По словам современного пастыря-богослова, «Власть императора была ограничена «конституционными» факторами: Писанием, преданием, канонами, соборами, епископатом, монашеством, народом»[80]. Богоустановленным признавался только царский институт; сам же христианский правитель не воспринимался и не провозглашался «безгреховным», как то было в католическом мире. Там господствовал постулат об абсолютной «непогрешимости» пап, который фактически являлся нормой для Католицизма многие века и официально провозглашен «догматом» на Ватиканском соборе 1870 года.
Правители Константиновой Империи и по призванию, и по факту выступали главными защитниками и утвердителями Веры Христовой. Никакой «диархии» (двоевластия) никогда там не существовало, и она не могла быть даже теоретически как-то оправдана. Церковь была важнейшей частью Империи, но она никогда не заслоняла и не подменяла собой Империю как вселенский институт. «Церковь не греховно и преступно, а вдохновенно и убежденно совоплотилась с государством, с империей во имя покорения Христу всей земной истории»[81].
Государство предоставляло права и преимущества Церкви, неукоснительно следя за их соблюдением. Можно выделить четыре главных институциональных преимущества, которыми была наделена Церковь в Империи ромеев.
1. Обеспечение Церкви и клира содержанием.
2. Освобождение Церкви и клира от общественных податей и повинностей.
3. Освобождение клира от гражданского суда.
4. Наделение Церкви правом церковного убежища.
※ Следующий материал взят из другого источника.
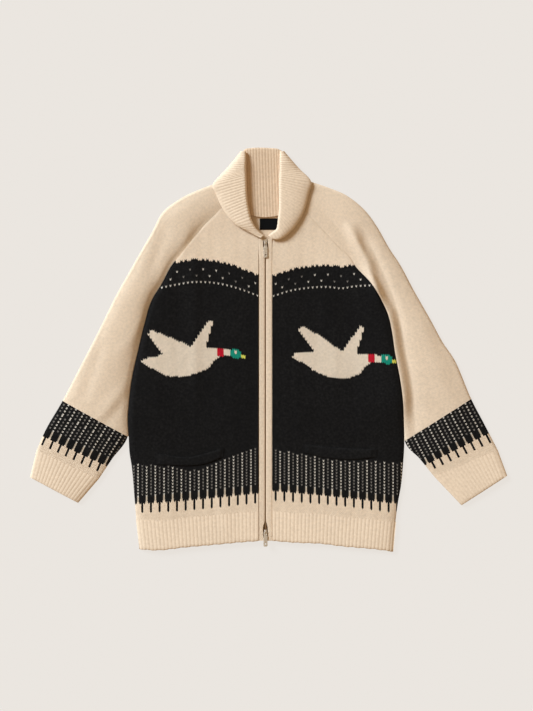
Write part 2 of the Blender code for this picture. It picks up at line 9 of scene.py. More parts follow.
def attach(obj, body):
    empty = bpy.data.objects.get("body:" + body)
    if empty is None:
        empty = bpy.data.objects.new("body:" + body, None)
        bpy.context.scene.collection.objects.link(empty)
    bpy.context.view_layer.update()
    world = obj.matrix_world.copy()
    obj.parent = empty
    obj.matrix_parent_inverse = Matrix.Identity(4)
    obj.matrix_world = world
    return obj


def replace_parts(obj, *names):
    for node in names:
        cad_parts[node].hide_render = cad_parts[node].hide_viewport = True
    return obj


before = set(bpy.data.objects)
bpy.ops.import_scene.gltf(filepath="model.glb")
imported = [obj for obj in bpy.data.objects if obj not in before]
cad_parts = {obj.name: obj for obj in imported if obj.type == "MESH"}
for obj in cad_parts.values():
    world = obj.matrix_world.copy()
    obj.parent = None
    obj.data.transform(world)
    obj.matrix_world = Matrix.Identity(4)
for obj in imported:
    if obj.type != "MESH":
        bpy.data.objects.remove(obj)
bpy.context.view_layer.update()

# All sizes are millimetres from the zip (x = 0) and the hem line (y = 0), as the knitter's own plan has them
mm = 0.001
garment = {
    "centreX": 6.5, "centreY": 410.8,       # middle of the frame on the plan
    "wall": 4.0, "seam": 0.3, "frontLow": 4.3, "hemDeep": 62.0,
    "groove": 0.6, "grooveWide": 3.5,       # dip along a raglan seam
    "roundDeep": 2.3, "roundWide": 14,      # and how the edges round away where sleeve and body part
    "partFrom": 630, "partOver": 150,
    "swell": 2.8, "swellReach": 60, "calmFrom": 660, "calmOver": 80,
    "backReach": 300, "backRound": 1.1, "backRoundWide": 5,
    "neckHalf": 66, "shoulderY": {-1: 727.0, 1: 716.0},
}
stitch = {"wide": 4.55, "tall": 3.5, "lean": 0.9, "courses": 206, "settle": 14}

# Side of the body with the raglan seam above it: y, x
bodyEdge = {
    -1: [(-8, -263), (15, -267), (67, -272), (103, -275), (168, -281), (193, -285), (229, -287), (262, -289),
         (296, -287), (346, -281), (410, -267), (460, -255), (521, -235), (546, -219), (592, -193),
         (607, -180), (636, -157), (668, -131), (707, -93), (727, -79)],
    1: [(-13, 267), (25, 270), (91, 278), (124, 284), (176, 289), (208, 291), (256, 290), (309, 287),
        (346, 282), (410, 270), (439, 266), (487, 255), (518, 240), (551, 219), (589, 185), (603, 177),
        (629, 150), (657, 125), (687, 96), (716, 72)],
}
# Front neckline: distance from the zip, y
frontNeck = {
    -1: [(14.6, 644), (19, 652), (29, 662), (40, 671), (54, 689), (64, 708), (75, 727), (79, 727.5)],
    1: [(14.6, 643), (24, 652), (37, 662), (51, 682), (64, 701), (68, 716), (72, 716.5)],
}
hemLine = [(-263, -8), (-230, -10), (-171, -4), (-104, 2), (-37, 8), (0, 10), (64, 6), (114, 4), (165, -2),
           (232, -8), (267, -13)]
backNeck = [(-79, 727), (-56, 712), (-33, 701), (0, 696), (28, 701), (52, 709), (72, 716)]

# Courses of knitting, counted up from the hem's ribs, and where they lie: distance from the zip, y
keyCourses = [0, 5, 14, 159]
courseLines = {
    -1: [[(14, 91), (180, 74), (266, 70)],
         [(14, 127), (265, 103)],
         [(14, 565), (54, 582), (85, 592), (155, 598.5), (193, 592), (230, 584)]],
    1: [[(14, 97), (150, 86), (266, 71)],
        [(14, 131), (266, 105)],
        [(18, 565), (47, 576), (86, 584), (132, 587), (159, 584), (185, 588.6), (230, 592)]],
}
# Where the speckles stop: distance from the zip, y
speckleTop = {
    -1: [(18, 204), (56, 193), (89, 181), (127, 164), (167, 160), (207, 166), (282, 171)],
    1: [(16, 204), (72, 192), (108, 185), (148, 179), (209, 177), (290, 173)],
}

# Sleeves, from neck to wrist: inner x, y beside the body, then outer x, y on the fold
sleeveLine = {
    -1: [(-77, 727, -93, 762), (-93, 707, -129, 750), (-131, 668, -175, 729), (-157, 636, -215, 699),
         (-193, 592, -238, 657), (-219, 546, -257, 624), (-235, 521, -282, 580), (-255, 460, -314, 523),
         (-267, 410, -339, 472), (-277, 363, -362, 426), (-287, 304, -390, 372), (-289, 229, -425, 304),
         (-322, 181, -459, 246), (-350, 139, -480, 200)],
    1: [(72, 716, 91, 764), (96, 687, 135, 749), (125, 657, 171, 733), (150, 629, 207, 704),
        (185, 589, 234, 668), (219, 551, 259, 624), (240, 518, 285, 584), (258, 472, 312, 533),
        (270, 410, 345, 475), (280, 355, 371.5, 426), (287, 309, 399.5, 383), (292, 220, 431, 308),
        (324, 181, 459, 254), (354, 144, 487, 200)],
}
wristLine = {-1: (-393, 89, -494, 143), 1: (411, 84, 507, 146)}
lastBesideBody = 11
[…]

В заявленном контексте очень важно обозначить один сущностный момент. Когда Император Константин ощутил Бытие Святого Духа как историческую реальность и решил христианизировать подвластную ему Римскую Империю, то в подавляющей массе своей народы Империи не являлись христианскими. Это касалось как римлян и греков, так и прочих племен и народов. Существуют различные подсчеты, но не будет преувеличением считать, что в начале IV века никак не более 10 % римских подданных являлись христианами. Иными словами — в массе населения Империи они составляли заведомое меньшинство. Потому у каждого из епископов, и самого первого из них — Императора, наличествовала первейшая и насущнейшая задача: обратить людей к Иисусу Христу.